▼

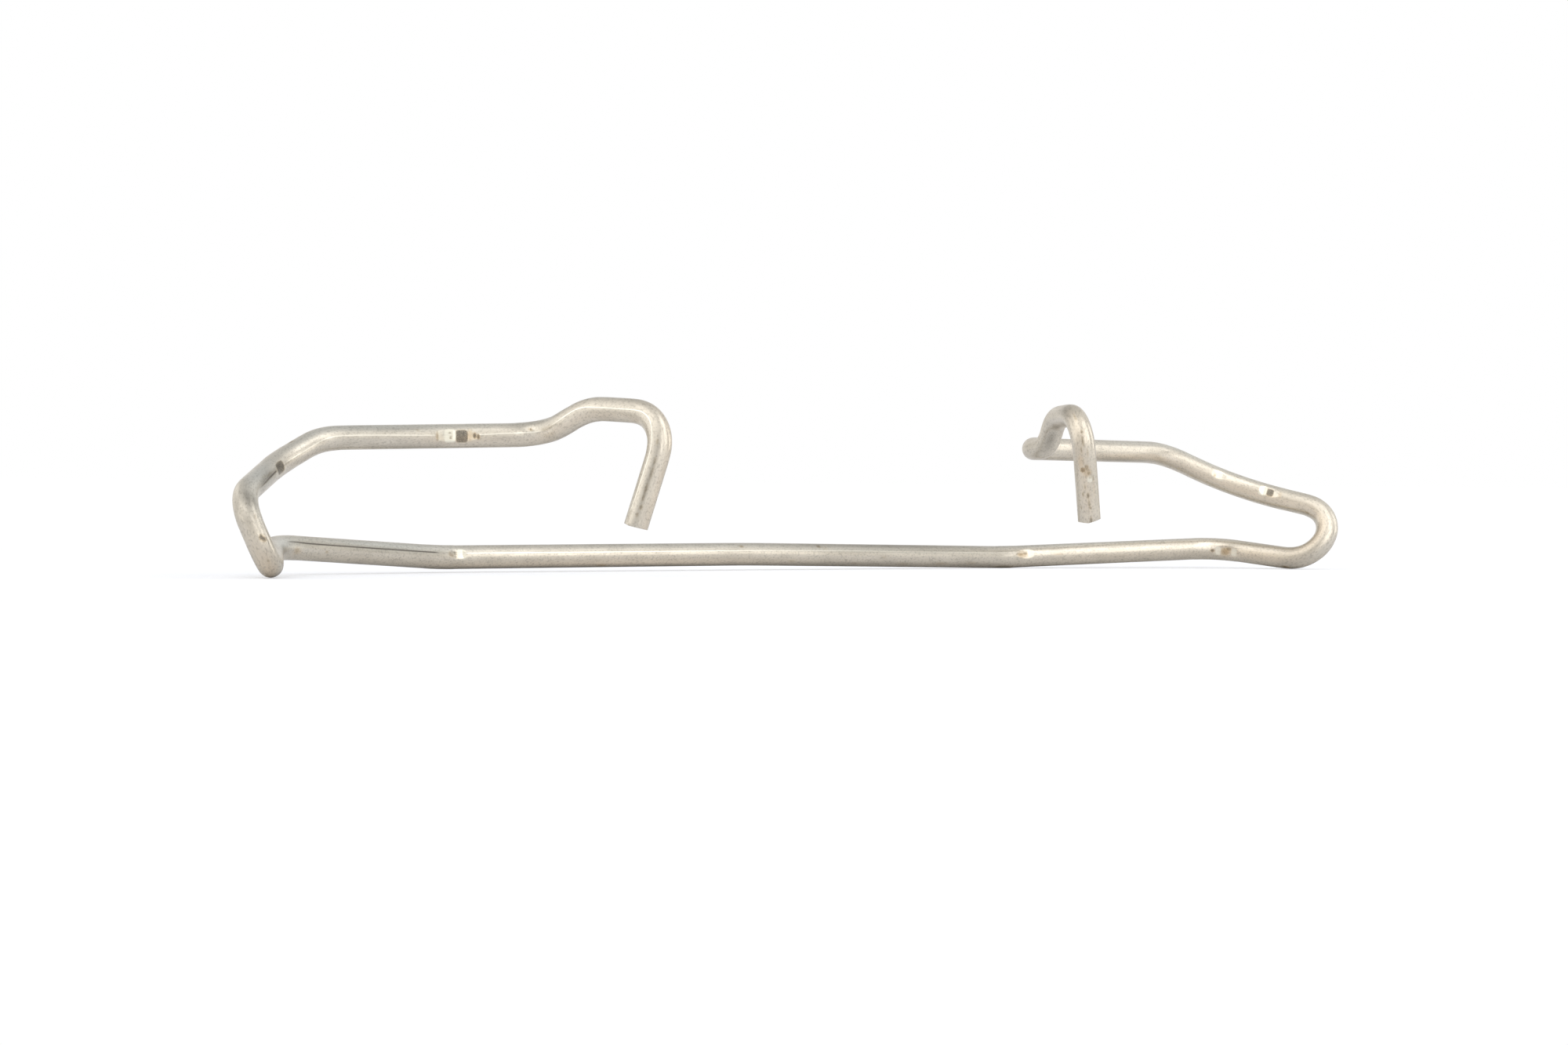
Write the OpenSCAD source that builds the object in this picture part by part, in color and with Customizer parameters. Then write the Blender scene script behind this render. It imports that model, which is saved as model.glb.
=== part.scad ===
// Caliper retaining spring, bent from one length of round wire.
// A long bar runs along the back. At each end an arm splays out to a tight
// loop, which folds the wire up and over itself. The wire then climbs, runs
// back in toward the middle, turns forward and ends in a leg that points down.
// The legs drop into two holes in a caliper, and the loops press on its carrier.
//
// The spring lies as it comes to rest on a flat surface at z = 0. +X runs
// along the bar to the right, +Y away from the legs and +Z up. The origin is
// under the middle of the spring.
//
// The wire is drawn as a bender would set it out: the corner points where its
// straight lines would meet, each with a bend radius on the wire's centre line.
// A spring bent by hand over pins never comes out quite equal on both sides, so
// a size that differs is given as [left, right].

/* [Wire] */
// Diameter of the wire
wire_d = 3; // [2.5:0.1:3.2]
// Number of sides of the round section
section_sides = 48; // [24:8:96]

/* [Bar] */
// Distance of the bar's end corners from the middle [left, right]
bar_out = [46.8, 43.3]; // [38:0.1:50]
// Distance of the bar back from the middle of the spring
bar_back = 14.8; // [12:0.1:18]
// Height of the wire's centre line at the bar's end corners [left, right]
bar_high = [1.9, 1.5]; // [1.3:0.1:3]
// How far the middle of the bar bows up above its ends
bar_bow = 0.4; // [0.1:0.1:2]
// Radius of the bend between the bar and the arm [left, right]
bar_bend = [21, 11.5]; // [8:0.5:24]

/* [Arms] */
// Distance of the arm's end corner from the middle [left, right]
arm_out = [74.3, 75.1]; // [70:0.1:78]
// Distance of the arm's end corner back from the middle of the spring [left, right]
arm_back = [8.8, 7.2]; // [5:0.1:11]
// Height of the arm's end corner [left, right]
arm_high = [3.5, 2.8]; // [2:0.1:5]
// Radius of the bend between the arm and the loop [left, right]
arm_bend = [9, 7.5]; // [5:0.5:10]

/* [Loops] */
// Distance of the loop's foot from the middle [left, right]
foot_out = [82.2, 81.3]; // [80:0.1:84]
// Distance of the loop's foot forward of the middle of the spring [left, right]
foot_fore = [6.9, 6.2]; // [5:0.1:9]
// Height of the loop's foot corner [left, right]
foot_high = [0.8, 1.1]; // [0.5:0.1:2]
// Radius of the bend at the loop's foot [left, right]
foot_bend = [4, 4.5]; // [3:0.1:5]
// Distance of the loop's top from the middle [left, right]
top_out = [85.2, 85.9]; // [83:0.1:88]
// Distance of the loop's top forward of the middle of the spring [left, right]
top_fore = [4.4, 6.1]; // [3:0.1:8]
// Height of the loop's top corner [left, right]
top_high = [9.9, 8]; // [7.5:0.1:11]
// Radius of the bend at the loop's top [left, right]
top_bend = [4.2, 3.6]; // [3:0.1:6]

/* [Upper runs] */
// Distance of the first upper corner from the middle [left, right]
climb_out = [74.4, 76.3]; // [72:0.1:78]
// Distance of the first upper corner back from the middle of the spring [left, right]
climb_back = [6.2, 4.9]; // [3:0.1:8]
// Height of the first upper corner [left, right]
climb_high = [13.5, 11.3]; // [10:0.1:15]
// Radius of the bend at the first upper corner [left, right]
climb_bend = [13, 33]; // [8:0.5:36]
// Distance of the crest from the middle [left, right]
crest_out = [66.8, 67]; // [62:0.1:70]
// Distance of the crest back from the middle of the spring [left, right]
crest_back = [9.4, 9.3]; // [8:0.1:12]
// Height of the crest [left, right]
crest_high = [16.7, 16.1]; // [15:0.1:18]
// Radius of the bend at the crest [left, right]
crest_bend = [7, 9]; // [5:0.5:10]

/* [Hooks] */
// Distance of the hook's root from the middle, where the wire turns forward [left, right]
root_out = [38.3, 38.1]; // [37:0.1:42]
// Distance of the hook's root back from the middle of the spring [left, right]
root_back = [3.7, 3.9]; // [2:0.1:5]
// Height of the hook's root [left, right]
root_high = [17.4, 16.4]; // [15:0.1:18]
// Radius of the bend at the hook's root [left, right]
root_bend = [4.5, 4.2]; // [3.5:0.1:5]
// Distance of the hook's lift from the middle, where the wire turns up [left, right]
lift_out = [38.8, 37.8]; // [36:0.1:40]
// Distance of the hook's lift forward of the middle of the spring [left, right]
lift_fore = [1.7, 1.6]; // [1:0.1:2.5]
// Height of the hook's lift [left, right]
lift_high = [18.7, 16.4]; // [16:0.1:19]
// Radius of the bend at the hook's lift [left, right]
lift_bend = [3.5, 3.5]; // [3:0.1:4]
// Distance of the hook's rise from the middle, where it levels out again [left, right]
rise_out = [36.6, 36.9]; // [35:0.1:39]
// Distance of the hook's rise forward of the middle of the spring [left, right]
rise_fore = [4, 4.1]; // [3.5:0.1:6]
// Height of the hook's rise [left, right]
rise_high = [20.7, 20.5]; // [20:0.1:22]
// Radius of the bend at the hook's rise [left, right]
rise_bend = [5.5, 5]; // [4:0.1:6]
// Distance of the hook's nose from the middle [left, right]
nose_out = [32, 32]; // [29:0.1:34]
// Distance of the hook's nose forward of the middle of the spring [left, right]
nose_fore = [15.6, 15.9]; // [14:0.1:18]
// Height of the hook's nose [left, right]
nose_high = [20.1, 20.9]; // [19:0.1:23]
// Radius of the bend at the hook's nose [left, right]
nose_bend = [4.4, 3.9]; // [3.5:0.1:6]

/* [Legs] */
// Distance of the leg's end from the middle [left, right]
leg_out = [35.4, 35.4]; // [32:0.1:38]
// Distance of the leg's end forward of the middle of the spring [left, right]
leg_fore = [13.5, 13.5]; // [12:0.1:16]
// Height of the leg's end above the surface it lies on [left, right]
leg_high = [6.4, 6.7]; // [4:0.1:9]
// Slant of the sheared end's outer facet, in degrees [left, right]
shear_outer = [1, 14]; // [0:1:16]
// Slant of the sheared end's inner facet, in degrees [left, right]
shear_inner = [11, 9]; // [0:1:16]

/* [Tool marks] */
// Depth of the marks that the bender's jaws press into the straight wire
jaw_depth = 0.17; // [0.05:0.01:0.3]
// Depth of the band that a bending pin presses into the inside of a bend
pin_depth = 0.12; // [0.05:0.01:0.2]

/* [Hidden] */
$fn = section_sides;
r = wire_d / 2;
steel = [0.62, 0.58, 0.5];
// The section swells a hair where the wire is bent, and the straight wire runs
// this far into each bend
swell = 0.02;
lap = 0.25;
// Extra wire at each end, which the shear takes off
spare = 0.5;

// The corners of one side, from the bar to the leg's end. Each is [x, y, z, bend radius].
function corners(k, side) = [
    [side * bar_out[k], bar_back, bar_high[k], bar_bend[k]],
    [side * arm_out[k], arm_back[k], arm_high[k], arm_bend[k]],
    [side * foot_out[k], -foot_fore[k], foot_high[k], foot_bend[k]],
    [side * top_out[k], -top_fore[k], top_high[k], top_bend[k]],
    [side * climb_out[k], climb_back[k], climb_high[k], climb_bend[k]],
    [side * crest_out[k], crest_back[k], crest_high[k], crest_bend[k]],
    [side * root_out[k], root_back[k], root_high[k], root_bend[k]],
    [side * lift_out[k], -lift_fore[k], lift_high[k], lift_bend[k]],
    [side * rise_out[k], -rise_fore[k], rise_high[k], rise_bend[k]],
    [side * nose_out[k], -nose_fore[k], nose_high[k], nose_bend[k]],
    [side * leg_out[k], -leg_fore[k], leg_high[k], 0],
];
left = corners(0, -1);
right = corners(1, 1);
last = len(left) - 1;
middle = [0, bar_back, (bar_high[0] + bar_high[1]) / 2 + bar_bow, 400];
// The whole route, from the left leg's end to the right leg's end
route = concat([for (i = [last:-1:0]) left[i]], [middle], right);

function point(i) = [route[i][0], route[i][1], route[i][2]];
function unit(v) = v / norm(v);
function heading(i) = unit(point(i + 1) - point(i));
function stretch(i) = norm(point(i + 1) - point(i));
function turn(i) = acos(min(1, heading(i - 1) * heading(i)));
// How far from a corner its bend would start. Where two bends would run into each
// other, both shrink by the same share.
function wanted(i) = (i == 0 || i == len(route) - 1) ? 0 : route[i][3] * tan(turn(i) / 2);
function share(i) = min(1, 0.99 * stretch(i) / (wanted(i) + wanted(i + 1)));
function setback(i) = (i == 0 || i == len(route) - 1) ? 0
    : wanted(i) * min(share(i - 1), share(i));
function bend_start(i) = point(i) - setback(i) * heading(i - 1);
function bend_end(i) = point(i) + setback(i) * heading(i);

// Turns +Z to a direction, and moves the origin to a point
module aim(from, direction) {
    flat = norm([direction[0], direction[1]]);
    translate(from)
        rotate([0, atan2(flat, direction[2]), atan2(direction[1], direction[0])])
            children();
}

// One straight stretch, from corner i to the next
module straight(i) {
    before = i == 0 ? spare : lap;
    after = i == len(route) - 2 ? spare : lap;
    start = bend_end(i) - before * heading(i);
    stop = bend_start(i + 1) + after * heading(i);
    aim(start, heading(i))
        cylinder(h = norm(stop - start), r = r);
}

function bend_radius(i) = setback(i) / tan(turn(i) / 2);

// Puts its children at the axis of the bend at corner i, with +Z along the axis
// and +X toward the bend's start
module at_bend(i) {
    along = heading(i - 1);
    inward = unit(heading(i) - (heading(i) * along) * along);
    up = cross(along, inward);
    centre = bend_start(i) + bend_radius(i) * inward;
    multmatrix([
        [-inward[0], along[0], up[0], centre[0]],
        [-inward[1], along[1], up[1], centre[1]],
        [-inward[2], along[2], up[2], centre[2]],
        [0, 0, 0, 1],
    ])
        children();
}

// One bend, at corner i
module bend(i) {
    at_bend(i)
        rotate_extrude(angle = turn(i), $fn = 96)
            translate([bend_radius(i), 0])
                circle(r = r + swell, $fn = section_sides);
}

// The bending pin at corner i, which bites a narrow band into the wire
module pin_mark(i) {
    at_bend(i)
        cylinder(h = wire_d, r = bend_radius(i) - r - swell + pin_depth, center = true, $fn = 96);
}

// A shallow hollow, as long as said, in the +X side of a wire that runs along Y
module hollow(long) {
    dish = (long * long / 4 + jaw_depth * jaw_depth) / (2 * jaw_depth);
    translate([r - jaw_depth + dish, 0, 0])
        cylinder(h = 2 * wire_d, r = dish, center = true, $fn = 360);
}

// A jaw's mark on the straight wire after corner i. It is centred a distance
// along from the corner, and faces round degrees about the wire from its
// underside.
module jaw_mark(i, along, round, long) {
    aim(point(i) + along * heading(i), heading(i))
        rotate([0, 0, round])
            rotate([90, 0, 0])
                hollow(long);
}

// The same mark inside the bend at corner i, a part of the way round it, and
// facing round degrees about the wire from the outside of the bend
module bend_mark(i, part, round, long) {
    at_bend(i)
        rotate([0, 0, part * turn(i)])
            translate([bend_radius(i), 0, 0])
                rotate([0, round, 0])
                    hollow(long);
}

// What the shear takes off a leg's end: two slants that meet in a blunt ridge.
// round turns the ridge about the leg.
module shear(end, direction, round, first, second) {
    aim(end, direction)
        rotate([0, 0, round])
            for (slant = [first, -second])
                rotate([0, slant, 0])
                    translate([-wire_d, -wire_d, 0])
                        cube([2 * wire_d, 2 * wire_d, wire_d]);
}

// The marks, named by the corner that each follows on the way from the left leg
// to the right one
module tool_marks() {
    // the upper left run, and where it leaves the loop
    jaw_mark(4, 11.9, 91, 5.6);
    jaw_mark(6, 3.1, 105, 2.5);
    // the bar's left end
    jaw_mark(10, 1.5, 259, 2.7);
    // the right arm, just past the bar
    jaw_mark(12, 2.5, 258, 2.7);
    // the right arm's end, on the inside of its bend
    pin_mark(13);
    // the upper right run, where it leaves the loop
    bend_mark(16, 0.16, 173, 3.1);
}

module spring_wire() {
    ends = len(route) - 1;
    color(steel)
        difference() {
            union() {
                for (i = [0:ends - 1]) straight(i);
                for (i = [1:ends - 1]) bend(i);
            }
            tool_marks();
            shear(point(0), -heading(0), 18, shear_inner[0], shear_outer[0]);
            shear(point(ends), heading(ends - 1), -110, shear_outer[1], shear_inner[1]);
        }
}

spring_wire();
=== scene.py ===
# %% [markdown]
# # A caliper spring, bent from one length of wire
#
# The object is a spring that holds a brake caliper still. It is one length of round steel wire,
# 3 mm thick and about 37 cm long, bent ten times on each side of a long straight bar. Nothing
# is joined to it, so the whole lesson is about one surface: how to carry a round section along
# a bent path, and how to give it the finish of drawn wire.
#
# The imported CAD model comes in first. It is a fixed frame: every piece made here is placed in
# its coordinates, in metres, and the box round it is kept, to compare with ours at the end.

import bpy
import numpy as np
from mathutils import Matrix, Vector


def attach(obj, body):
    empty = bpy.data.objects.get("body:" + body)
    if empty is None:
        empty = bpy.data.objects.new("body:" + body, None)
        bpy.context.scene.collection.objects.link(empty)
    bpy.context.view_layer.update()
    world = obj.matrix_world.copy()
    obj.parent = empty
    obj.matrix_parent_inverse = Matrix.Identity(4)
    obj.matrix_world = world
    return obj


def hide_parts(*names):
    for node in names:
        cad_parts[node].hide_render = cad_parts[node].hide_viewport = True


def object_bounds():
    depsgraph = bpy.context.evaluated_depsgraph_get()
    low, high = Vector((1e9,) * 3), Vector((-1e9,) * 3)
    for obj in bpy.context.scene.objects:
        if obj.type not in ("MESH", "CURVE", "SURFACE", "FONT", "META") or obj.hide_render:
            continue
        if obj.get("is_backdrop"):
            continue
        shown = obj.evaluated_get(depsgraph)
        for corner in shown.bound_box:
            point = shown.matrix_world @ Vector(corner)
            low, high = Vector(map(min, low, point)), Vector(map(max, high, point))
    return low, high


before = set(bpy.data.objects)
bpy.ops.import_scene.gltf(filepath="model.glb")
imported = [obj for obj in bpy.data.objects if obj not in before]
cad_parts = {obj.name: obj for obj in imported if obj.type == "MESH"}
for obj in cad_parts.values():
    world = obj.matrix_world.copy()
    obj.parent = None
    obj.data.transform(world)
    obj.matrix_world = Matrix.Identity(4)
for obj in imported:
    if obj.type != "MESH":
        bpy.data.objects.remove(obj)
cad_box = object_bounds()
print("CAD box, mm:", [[round(1000 * x, 2) for x in corner] for corner in cad_box])

# %% [markdown]
# ## The camera
#
# The photograph was taken from close to table height, from the left of the spring's front. So
# the bar runs away to the right, and the near loop looks larger than the far one. The place and
# the angles below were fitted to the wire's outline. Three unit vectors say how the camera
# stands: where it looks, which way is right in its picture, and which way is up. They are the
# columns of its matrix, apart from the first, which is turned round because a camera in Blender
# looks along its own -Z.

# %% Place the camera
PHOTO_SIZE = (2000, 1333)  # pixels
FOCAL_PIXELS = 5522
SENSOR = 36  # mm
CAMERA_PLACE = (-0.32370, -0.45640, 0.01320)  # metres
turned, dipped, rolled = np.radians([34.999, 0.690, 0.462])

looks = np.array([np.sin(turned) * np.cos(dipped), np.cos(turned) * np.cos(dipped), -np.sin(dipped)])
level = np.array([np.cos(turned), -np.sin(turned), 0.0])
upright = np.cross(level, looks)
picture_right = level * np.cos(rolled) + upright * np.sin(rolled)
picture_up = upright * np.cos(rolled) - level * np.sin(rolled)

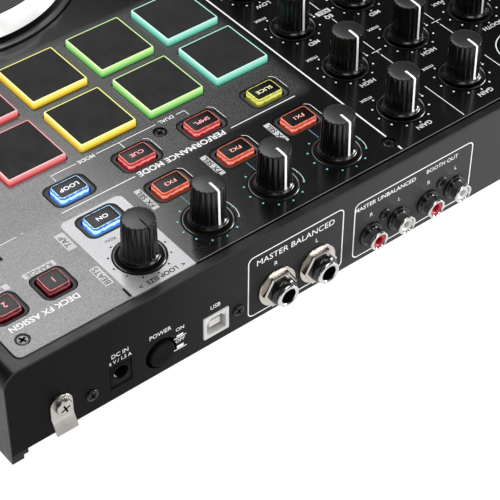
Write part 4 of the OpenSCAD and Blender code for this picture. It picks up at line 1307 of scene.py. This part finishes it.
onPanel("DC IN", 221.0, 28.0, 2.8, 0.0, 1.0)
onPanel("6 V / 1.5 A", 221.0, 25.0, 2.5, 0.0, 0.9)
panelPrint.make("panel_print_white", [white], "chassis", slot="panel")
print("rear prints done")


# finishes of the CAD pieces that stay
keptFinish = {
    "bottom_shell": basePaint, "top_shell": shellPlastic, "face_plate": platePrint,
    "rear_panel": panelPaint, "rubber_feet": rubber, "control_board": boardGreen, "io_board": boardGreen,
    "pot_bodies": zinc, "fader_bodies": zinc, "front_sockets": socketPlastic,
}
for name, finish in keptFinish.items():
    for slot in nodes[name].material_slots:
        slot.material = finish


floorHalf = 30  # metres


def addFloor():
    floorLook = {"Emission Strength": 0.94, "Emission Color": (1, 1, 1), "Specular IOR Level": 0.1}
    made = Finish("paleFloor", floorLook)
    made.set(Base_Color=made.blend(made.noise(60.0, 4.0), (0.22, 0.22, 0.22), (0.24, 0.24, 0.24)),
             Roughness=0.7)
    mesh = bpy.data.meshes.new("floor")
    half = floorHalf
    corners = [(-half, -half, 0), (half, -half, 0), (half, half, 0), (-half, half, 0)]
    mesh.from_pydata(corners, [], [(0, 1, 2, 3)])
    mesh.materials.append(made.material)
    floor = bpy.data.objects.new("floor", mesh)
    bpy.context.scene.collection.objects.link(floor)


skyStops = [(0.12, (0.85, 0.85, 0.86, 1)), (0.42, (0.02, 0.02, 0.021, 1))]


def addSky():  # pale at the horizon, dark overhead so that glossy tops stay black
    world = bpy.data.worlds.new("studio")
    bpy.context.scene.world = world
    world.use_nodes = True
    tree = world.node_tree
    spot = tree.nodes.new("ShaderNodeTexCoord")
    split = tree.nodes.new("ShaderNodeSeparateXYZ")
    ramp = tree.nodes.new("ShaderNodeValToRGB")
    tree.links.new(spot.outputs["Generated"], split.inputs[0])
    tree.links.new(split.outputs["Z"], ramp.inputs[0])
    tree.links.new(ramp.outputs[0], tree.nodes["Background"].inputs["Color"])
    for element, (place, tone) in zip(ramp.color_ramp.elements, skyStops):
        element.position = place
        element.color = tone


addFloor()
addSky()
print("stage done")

▲

* **Short problem**
Taking the material above, extract exactly and only the lines from the line with "tool_marks();" to the line with "shown = obj.evaluated_get(depsgraph)", inclusive of both.

* **Response for this exercise**
            tool_marks();
            shear(point(0), -heading(0), 18, shear_inner[0], shear_outer[0]);
            shear(point(ends), heading(ends - 1), -110, shear_outer[1], shear_inner[1]);
        }
}

spring_wire();
=== scene.py ===
# %% [markdown]
# # A caliper spring, bent from one length of wire
#
# The object is a spring that holds a brake caliper still. It is one length of round steel wire,
# 3 mm thick and about 37 cm long, bent ten times on each side of a long straight bar. Nothing
# is joined to it, so the whole lesson is about one surface: how to carry a round section along
# a bent path, and how to give it the finish of drawn wire.
#
# The imported CAD model comes in first. It is a fixed frame: every piece made here is placed in
# its coordinates, in metres, and the box round it is kept, to compare with ours at the end.

import bpy
import numpy as np
from mathutils import Matrix, Vector


def attach(obj, body):
    empty = bpy.data.objects.get("body:" + body)
    if empty is None:
        empty = bpy.data.objects.new("body:" + body, None)
        bpy.context.scene.collection.objects.link(empty)
    bpy.context.view_layer.update()
    world = obj.matrix_world.copy()
    obj.parent = empty
    obj.matrix_parent_inverse = Matrix.Identity(4)
    obj.matrix_world = world
    return obj


def hide_parts(*names):
    for node in names:
        cad_parts[node].hide_render = cad_parts[node].hide_viewport = True


def object_bounds():
    depsgraph = bpy.context.evaluated_depsgraph_get()
    low, high = Vector((1e9,) * 3), Vector((-1e9,) * 3)
    for obj in bpy.context.scene.objects:
        if obj.type not in ("MESH", "CURVE", "SURFACE", "FONT", "META") or obj.hide_render:
            continue
        if obj.get("is_backdrop"):
            continue
        shown = obj.evaluated_get(depsgraph)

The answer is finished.